If it does nothing more, the above discussion and application of rules of construction to Section 701.1 with its incorporation of Section 843 illustrates that in Section 701.1 the Legislature has created a doubtful statute, one in which the intention of its makers is less than clear. Criminal statutes must not be construed to extend their provisions to include acts or conduct not clearly within the prohibition of the statute. Matthews v. Powers, Okl.Cr., 425 P.2d 479; Simpson v. State, 267 P.2d 1008; Group v. State, 94 Okl.Cr, 401, 236 P.2d 997. To loosely construe a criminal statute creates the risk of making ex post facto law. With that consideration in mind, I would construe this highly doubtful and confusing paragraph of Section 701.1 strictly, to include only that class of persons clearly within its prohibition: that is, parents and those who are in the position of parents in that they have the duty to care for and control the child.

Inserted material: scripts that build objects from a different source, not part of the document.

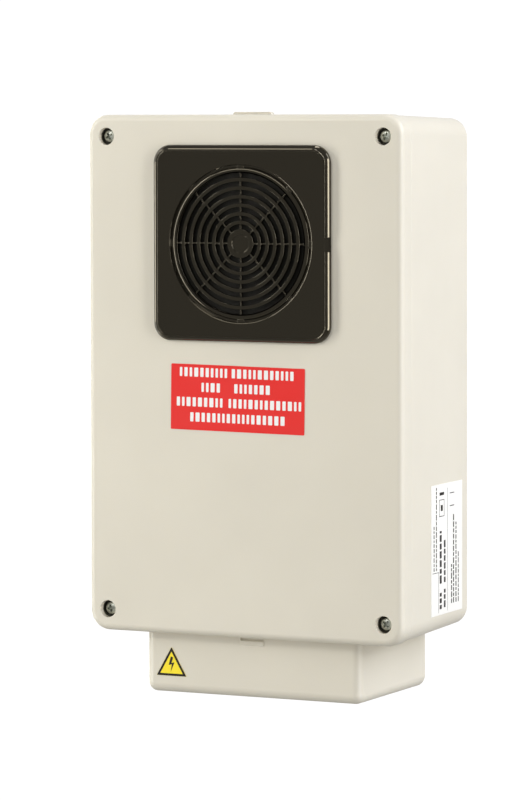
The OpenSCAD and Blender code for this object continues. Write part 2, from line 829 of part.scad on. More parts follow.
module battery_tabs() {
    color("silver") upright() for (sx = [-1, 1])
        block(sx * 41 - 2.4, sx * 41 + 2.4, battery_y + battery_h, battery_y + battery_h + 6, 15.6, 16.4);
}

module battery_connectors() {
    top = battery_y + battery_h;
    color("gold") upright() for (sx = [-1, 1]) difference() {
        block(sx * 41 - 3.4, sx * 41 + 3.4, top + 1, top + 13, 14.2, 17.8);
        block(sx * 41 - 2.45, sx * 41 + 2.45, top, top + 6.2, 15.55, 16.45);
        translate([sx * 41, top + 9, 16]) rotate([-90, 0, 0]) cylinder(r = 0.85, h = 5);
    }
}

module battery_clamp() {
    front = battery_z + battery_t + 0.1;
    y0 = battery_y - 0.1;
    y1 = battery_y + battery_h + 0.1;
    color("silver") upright() difference() {
        union() {
            block(-strap_w / 2, strap_w / 2, y0 - strap_t, y1 + strap_t, front, front + strap_t);
            block(-strap_w / 2, strap_w / 2, y0 - strap_t, y0, 10, front + 0.5);
            block(-strap_w / 2, strap_w / 2, y1, y1 + strap_t, 10, front + 0.5);
            block(-strap_w / 2, strap_w / 2, y0 - 10, y0, 10, 10 + strap_t);
            block(-strap_w / 2, strap_w / 2, y1, y1 + 10, 10, 10 + strap_t);
        }
        at_clamp_feet() translate([0, 0, 9]) cylinder(r = 1.6, h = 4);
    }
}

module clamp_screws() {
    color("silver") upright() at_clamp_feet() translate([0, 0, 10 + strap_t])
        small_screw(1.15, 7, 2.6, 1.8);
}

module battery_header() {
    color("ivory") upright() translate([battery_header_pos[0], battery_header_pos[1], top_z])
        difference() {
            translate([-3, -4.5, 0]) cube([6, 9, 7]);
            translate([-2.2, -3.7, 1]) cube([4.4, 7.4, 7]);
        }
}

module battery_plug() {
    color("ivory") upright() translate([battery_header_pos[0], battery_header_pos[1], top_z + 1.2])
        difference() {
            translate([-2.1, -3.6, 0]) cube([4.2, 7.2, 9]);
            for (s = [-1, 1]) translate([0, s * 1.8, 6]) cylinder(r = 0.9, h = 4);
        }
}

module battery_lead_red() {
    y = battery_header_pos[1] + 1.8;
    top = battery_y + battery_h + 10;
    color("red") upright() wire(
        [[-41, top, 16], [-41, top + 4, 16], [-41, top + 7, 16], [-47, top + 11, 15], [-55, top + 4, 13],
         [-57, 70, 11], [-57, 45, 12], [-55, 28, 18], [-48, 14, 28], [-44, y, 30], [-44, y, 25],
         [-44, y, top_z + 7.4]],
        wire_r, [0, 0, 1]);
}

module battery_lead_black() {
    y = battery_header_pos[1] - 1.8;
    top = battery_y + battery_h + 10;
    color("black") upright() wire(
        [[41, top, 16], [41, top + 4, 16], [41, top + 7, 16], [34, top + 10, 15], [10, top + 9, 13],
         [-30, top + 9, 11], [-52, top + 9, 10], [-60, top, 10], [-61, 70, 10], [-61, 40, 12],
         [-58, 20, 18], [-50, 6, 29], [-44, y, 31], [-44, y, 25], [-44, y, top_z + 7.4]],
        wire_r, [0, 0, 1]);
}

// ---------- Assembly ----------

base_shell();
front_lid();
terminal_cover();
lid_screw(-1, 1);  // lid_screw_top_left
lid_screw(1, 1);  // lid_screw_top_right
lid_screw(-1, -1);  // lid_screw_bottom_left
lid_screw(1, -1);  // lid_screw_bottom_right
grommet(-1);  // grommet_left
grommet(1);  // grommet_right
red_label();
rating_label();
warning_label();
speaker_grille();
dust_cloth();
speaker_gasket();
speaker_basket();
speaker_screws();
speaker_surround();
speaker_cone();
dust_cap();
voice_coil();
spider();
front_pole_plate();
magnet();
rear_pole_plate();
speaker_tag_strip();
circuit_board();
board_screws();
transformer_core();
transformer_bobbin();
transformer_winding();
relay();
rectifier();
main_capacitor();
small_capacitors();
amplifier_chip();
heat_sink();
control_chip();
resistors();
fuse_clips();
fuse_glass();
fuse_caps();
volume_trimmer();
trimmer_rotor();
speaker_header();
speaker_plug();
speaker_lead_red();
speaker_lead_black();
terminal_block();
terminal_screws();
battery();
battery_tabs();
battery_connectors();
battery_clamp();
clamp_screws();
battery_lead_red();
battery_lead_black();
battery_header();
battery_plug();
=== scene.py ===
"""Looks of the wall-mounted alarm siren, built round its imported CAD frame.

Most pieces are laid out as on a bench, in millimetres: x to the right, y up the wall and
z out from the wall. at() turns such a point into the row frame, in metres.
"""
import json
import random
from contextlib import contextmanager
from math import asin, cos, hypot, pi, radians, sin, sqrt, tan

import bmesh
import bpy
from mathutils import Matrix, Vector


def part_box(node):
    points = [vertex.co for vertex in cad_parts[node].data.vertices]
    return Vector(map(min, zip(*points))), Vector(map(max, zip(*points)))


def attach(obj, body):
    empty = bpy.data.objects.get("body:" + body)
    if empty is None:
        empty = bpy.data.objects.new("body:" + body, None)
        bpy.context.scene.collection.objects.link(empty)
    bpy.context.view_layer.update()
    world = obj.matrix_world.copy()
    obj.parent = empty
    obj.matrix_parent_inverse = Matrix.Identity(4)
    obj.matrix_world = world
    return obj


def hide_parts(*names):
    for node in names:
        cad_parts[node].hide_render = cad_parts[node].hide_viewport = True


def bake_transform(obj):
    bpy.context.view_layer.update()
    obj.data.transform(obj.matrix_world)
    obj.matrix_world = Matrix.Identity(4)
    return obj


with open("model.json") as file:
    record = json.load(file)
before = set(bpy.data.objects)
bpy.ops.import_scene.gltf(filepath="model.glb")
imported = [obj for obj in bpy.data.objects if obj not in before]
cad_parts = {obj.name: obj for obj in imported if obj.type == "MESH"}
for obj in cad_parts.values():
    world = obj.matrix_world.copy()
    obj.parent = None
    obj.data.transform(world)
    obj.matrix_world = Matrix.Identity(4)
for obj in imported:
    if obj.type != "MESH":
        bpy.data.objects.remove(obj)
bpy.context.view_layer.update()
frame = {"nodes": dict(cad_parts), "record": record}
MM = 0.001


# ---------- Sizes, in millimetres on the bench ----------

def bench_box(node):
    """Lowest and highest corner of a CAD node, in bench millimetres."""
    low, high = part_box(node)
    return (Vector((low.x, low.z, -high.y)) / MM, Vector((high.x, high.z, -low.y)) / MM)


BASE_HIGH = bench_box("base_shell")[1]
COVER_LOW, COVER_HIGH = bench_box("terminal_cover")
GRILLE_LOW, GRILLE_HIGH = bench_box("speaker_grille")
BOARD_LOW, BOARD_HIGH = bench_box("circuit_board")
RED_LOW, RED_HIGH = bench_box("red_label")
SIDES = (-1, 1)


def span(side, a, b):
    """The same stretch from a to b on one side or the other, lower end first."""
    return sorted((side * a, side * b))


def mirrored(x, y):
    """The four places x to the side of the middle and y above or below it."""
    return [(sx * x, sy * y) for sx in SIDES for sy in SIDES]


# Housing: half width and half height of the lid, then heights above the wall
LID_W, LID_H, FRONT = bench_box("front_lid")[1]
PARTING = FRONT - 10.0
LID_INNER = FRONT - 3.0
SEAM = 0.4
RIM = PARTING - SEAM
CORNER_R = 9.5
EDGE_R = 3.2
WALL = 3.0
LIP = 0.4
EASE = 0.3
TAPER = radians(1.3)
SLOPE = tan(TAPER)

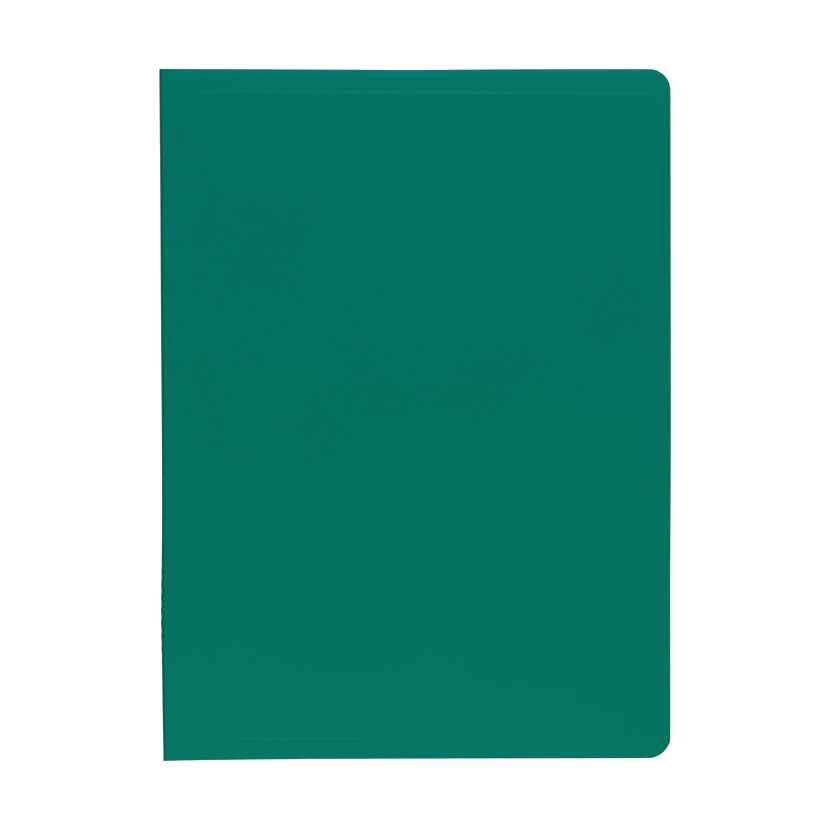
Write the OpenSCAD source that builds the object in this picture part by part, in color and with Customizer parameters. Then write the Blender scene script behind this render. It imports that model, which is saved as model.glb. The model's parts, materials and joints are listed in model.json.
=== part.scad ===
// Stamp album with a flexible polypropylene cover, lying closed on its back cover.
// The cover is one sheet folded round the spine. Inside, stock leaves of black sheet
// carry rows of clear pocket strips on both faces. Every leaf hangs on its own narrow
// guard, which folds at the spine and again at the leaf, so the album opens flat.
// X runs from the spine to the fore edge, Y from the foot to the head, Z upwards.
// The origin is the centre of the footprint, on the resting face.

/* [Cover] */
// Width of the closed album, from the spine's outer face to the fore edge
closed_w = 237; // [150:1:320]
// Height of the cover, from foot to head
cover_h = 320; // [200:1:400]
// Thickness of the cover sheet
cover_t = 0.8; // [0.5:0.1:1.4]
// Radius of the cover's corners at the fore edge
corner_r = 10; // [3:1:25]

/* [Leaves] */
// Cover standing proud of the leaves at the head
head_margin = 10.5; // [4:0.5:20]
// Cover standing proud of the leaves at the foot
foot_margin = 9.5; // [4:0.5:20]
// Cover standing proud of the leaves at the fore edge
fore_margin = 10; // [4:0.5:20]
// Thickness of a leaf's black sheet
sheet_t = 0.5; // [0.3:0.1:1.0]
// Radius of a leaf's corners at the fore edge
leaf_corner_r = 2; // [1:0.5:8]
// Air between neighbouring leaves, and between the outer leaves and the cover
leaf_gap = 0.3; // [0.2:0.05:0.6]

/* [Pocket strips] */
// Rows of pocket strips on each page
strip_rows = 9; // [4:1:10]
// Black sheet left showing between one strip and the next
strip_gap = 4; // [2:0.5:8]
// Border between the strips and the leaf's edges
page_border = 5; // [3:0.5:12]
// Thickness of the clear film
film_t = 0.15; // [0.1:0.05:0.3]
// Depth of the pocket between film and sheet
pocket_d = 0.15; // [0.1:0.05:0.3]
// Width of the weld along a strip's foot and ends
weld_w = 1.5; // [1:0.25:3]

/* [Binding] */
// Width of a guard between its two folds
guard_w = 8; // [6:0.5:14]
// Thickness of a guard
guard_t = 0.2; // [0.15:0.05:0.3]
// Thickness of the liner welded inside the spine
liner_t = 0.4; // [0.3:0.1:0.8]
// Running clearance at a fold
fold_clear = 0.1; // [0.05:0.05:0.2]

/* [Pressed lines] */
// Width of the lines pressed into the front cover over the leaves' head and foot
line_w = 1.4; // [0.8:0.2:3]
// Width of the flat crest of a pressed line
line_crest_w = 0.6; // [0.2:0.1:0.8]
// Height of a pressed line above the cover
line_h = 0.12; // [0.05:0.01:0.3]

/* [Hidden] */
LEAVES = 8;
$fn = 48;

// A leaf with its two layers of strips, and the step from one leaf to the next
strip_t = film_t + pocket_d;
leaf_t = sheet_t + 2 * strip_t;
leaf_pitch = leaf_t + leaf_gap;
closed_t = 2 * cover_t + leaf_gap + LEAVES * leaf_pitch;

// The cover's two folds: full-round edges of the spine, a panel's thickness across
fold_r = cover_t / 2;
spine_x = -closed_w / 2;
panel_x = spine_x + cover_t + fold_clear;
fore_x = closed_w / 2;

// The guards' folds, and where the leaves start and end
liner_x = spine_x + cover_t;
guard_root_x = liner_x + liner_t + fold_clear + guard_t / 2;
guard_end_x = guard_root_x + guard_w;
sheet_x = guard_end_x + guard_t / 2 + fold_clear;
leaf_fore_x = fore_x - fore_margin;
leaf_w = leaf_fore_x - sheet_x;
leaf_h = cover_h - head_margin - foot_margin;
leaf_foot_y = -cover_h / 2 + foot_margin;
leaf_mid_y = leaf_foot_y + leaf_h / 2;

// The rows of strips on a page
strip_pitch = (leaf_h - 2 * page_border + strip_gap) / strip_rows;
strip_h = strip_pitch - strip_gap;
strip_w = leaf_w - 2 * page_border;
overcut = 1; // how far a cutting shape runs past the face that it opens

LEAF_PARTS = ["guard", "sheet", "front_strips", "back_strips"];

// Height of a leaf's middle plane; leaf 1 is the one under the front cover
function leaf_z(leaf) = cover_t + leaf_gap + leaf_t / 2 + (LEAVES - leaf) * leaf_pitch;

// A flat panel from x = 0 to w, centred on y, with its two fore-edge corners rounded
module panel(w, h, t, r) {
    linear_extrude(t) {
        translate([0, -h / 2]) square([w - r, h]);
        translate([0, r - h / 2]) square([w, h - 2 * r]);
        for (side = [-1, 1]) translate([w - r, side * (h / 2 - r)]) circle(r);
    }
}

// A strip along y whose two long edges are full-round, folding about [0, 0] and [w, 0] in xz
module folding_strip(w, t, len) {
    rotate([90, 0, 0]) linear_extrude(len, center = true) {
        translate([0, -t / 2]) square([w, t]);
        for (x = [0, w]) translate([x, 0]) circle(d = t);
    }
}

// A raised line along x with sloping sides, standing on z = 0
module pressed_line(len) {
    rotate([90, 0, 90]) linear_extrude(len) polygon([
        [-line_w / 2, 0],
        [line_w / 2, 0],
        [line_crest_w / 2, line_h],
        [-line_crest_w / 2, line_h]
    ]);
}

module front_cover() {
    color("#027161") translate([0, 0, closed_t - cover_t]) {
        translate([panel_x, 0, 0]) panel(fore_x - panel_x, cover_h, cover_t, corner_r);
        for (y = [leaf_foot_y, leaf_foot_y + leaf_h])
            translate([sheet_x, y, cover_t]) pressed_line(leaf_w);
    }
}

module back_cover() {
    color("#027161") translate([panel_x, 0, 0])
        panel(fore_x - panel_x, cover_h, cover_t, corner_r);
}

module spine() {
    color("#027161") translate([spine_x + fold_r, 0, fold_r])
        rotate([0, -90, 0]) folding_strip(closed_t - cover_t, cover_t, cover_h);
}

// The strip inside the spine that the guards are welded to
module spine_liner() {
    liner_w = closed_t - 2 * (cover_t + leaf_gap);
    color("#1b1c1e") translate([liner_x, leaf_foot_y, cover_t + leaf_gap])
        cube([liner_t, leaf_h, liner_w]);
}

module leaf_guard(leaf) {
    color("#1b1c1e") translate([guard_root_x, leaf_mid_y, leaf_z(leaf)])
        folding_strip(guard_w, guard_t, leaf_h);
}

module leaf_sheet(leaf) {
    color("#1b1c1e") translate([sheet_x, leaf_mid_y, leaf_z(leaf) - sheet_t / 2])
        panel(leaf_w, leaf_h, sheet_t, leaf_corner_r);
}

// One clear strip, welded along its foot and ends, with its mouth towards the head
module pocket_strip() {
    difference() {
        cube([strip_w, strip_h, strip_t]);
        translate([weld_w, weld_w, -overcut])
            cube([strip_w - 2 * weld_w, strip_h - weld_w + overcut, pocket_d + overcut]);
    }
}

// The rows of strips on one page, standing on z = 0
module page_strips() {
    color("#dfe6e8", 0.35) for (row = [0:strip_rows - 1])
        translate([sheet_x + page_border, leaf_foot_y + page_border + row * strip_pitch, 0])
            pocket_strip();
}

module leaf_front_strips(leaf) {
    translate([0, 0, leaf_z(leaf) + sheet_t / 2]) page_strips();
}

module leaf_back_strips(leaf) {
    translate([0, 0, leaf_z(leaf) - sheet_t / 2]) mirror([0, 0, 1]) page_strips();
}

front_cover();
spine();
spine_liner();
back_cover();
for (leaf = [1:LEAVES]) {
    leaf_guard(leaf);
    leaf_sheet(leaf);
    leaf_front_strips(leaf);
    leaf_back_strips(leaf);
}
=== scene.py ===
# %% [markdown]
# # A flexible stamp album in green polypropylene
# The album is a stockbook. One sheet of polypropylene, scored and folded twice, makes the
# front, the spine and the back. Inside hang black leaves with rows of clear pocket strips.
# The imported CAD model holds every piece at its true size, and this script dresses it.
# The frame is loaded first, because every piece is placed by the solids that it holds.

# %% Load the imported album
import json
import math

import bmesh
import bpy
import numpy as np
from mathutils import Matrix, Vector


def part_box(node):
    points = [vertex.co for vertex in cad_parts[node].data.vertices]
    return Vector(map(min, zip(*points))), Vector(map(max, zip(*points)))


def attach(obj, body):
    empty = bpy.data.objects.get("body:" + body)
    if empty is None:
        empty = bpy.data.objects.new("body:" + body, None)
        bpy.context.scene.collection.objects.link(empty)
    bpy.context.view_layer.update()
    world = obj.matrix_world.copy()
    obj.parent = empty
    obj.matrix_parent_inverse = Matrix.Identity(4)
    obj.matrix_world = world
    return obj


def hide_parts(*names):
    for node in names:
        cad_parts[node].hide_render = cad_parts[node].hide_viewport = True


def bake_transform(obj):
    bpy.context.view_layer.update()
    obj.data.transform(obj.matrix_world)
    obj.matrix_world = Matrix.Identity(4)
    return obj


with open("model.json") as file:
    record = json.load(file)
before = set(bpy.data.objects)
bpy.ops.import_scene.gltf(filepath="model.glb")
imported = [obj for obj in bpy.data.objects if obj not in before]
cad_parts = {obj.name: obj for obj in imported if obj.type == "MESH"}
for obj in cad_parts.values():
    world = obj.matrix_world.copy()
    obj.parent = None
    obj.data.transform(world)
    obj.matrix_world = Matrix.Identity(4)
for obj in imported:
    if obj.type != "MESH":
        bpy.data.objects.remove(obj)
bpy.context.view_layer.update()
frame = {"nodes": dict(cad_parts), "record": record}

# %% [markdown]
# The pieces' places are worked out from the solids' own boxes, so they aren't fitted by hand.
# Blender works in metres, so one small constant turns millimetres into them.

# %% Read the album's sizes from the solids
MM = 0.001
LEAVES = range(1, 9)
spine_low, spine_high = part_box("spine")
back_low, back_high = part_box("back_cover")
liner_low, liner_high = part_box("spine_liner")
sheet_low, sheet_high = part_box("leaf_1_sheet")
strip_low, strip_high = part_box("leaf_1_front_strips")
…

I would reverse and remand this case for a new trial on a charge of Second Degree Murder.
ORDER DENYING PETITION FOR REHEARING
Appellant was heretofore sentenced to suffer death for the offense of First Degree Murder in Case No. CRF-74-912 of the District Court, Oklahoma County, and upon appeal that sentence was thereafter affirmed in the above entitled cause on May 24, 1976.
In his Petition for Rehearing Appellant now advances three further propositions, as follows: (1) that the decision of this Court in Williams v. State, Okl.Cr., 542 P.2d 554 (1975), with respect to appellate review and modification of the death sentence under 21 O.S.Supp.1973, §§ 701.5 and 701.6, operated as an ex post facto law to alter the consequences of conviction for First Degree Murder to his disadvantage; (2) that our decision in Williams upon the validity of the foregoing appellate review provisions deprived him of an opportunity to establish that the death sentence was discriminatory or disproportionate under the decision of the United States Supreme Court in the consolidated cases of Furman v. Georgia, Jackson v. Georgia, and Branch v. Texas, 408 U.S. 238, 92 S.Ct. 2726, 33 L.Ed.2d 346 (1972); and, (3) that invidious discrimination violative of Furman remains within the scheme for the enforcement of capital punishment within this State. However, we are of the opinion that the decision and rationale in Williams are fully disposi-tive of each of these propositions, and Appellant’s Petition for Rehearing is therefore DENIED.
IT IS THEREFORE ORDERED, ADJUDGED AND DECREED that the Order of this Court staying execution of sentence herein pending appeal be VACATED, and the Clerk of this Court is directed to issue Mandate FORTHWITH.
IT IS FURTHER ORDERED, ADJUDGED AND DECREED that the judgment and sentence herein appealed from be carried out by the electrocution of the Appellant, Frederick Hamilton Wishon, by the Warden of the State Penitentiary at McAlester, Oklahoma, on Wednesday, September 8,1976.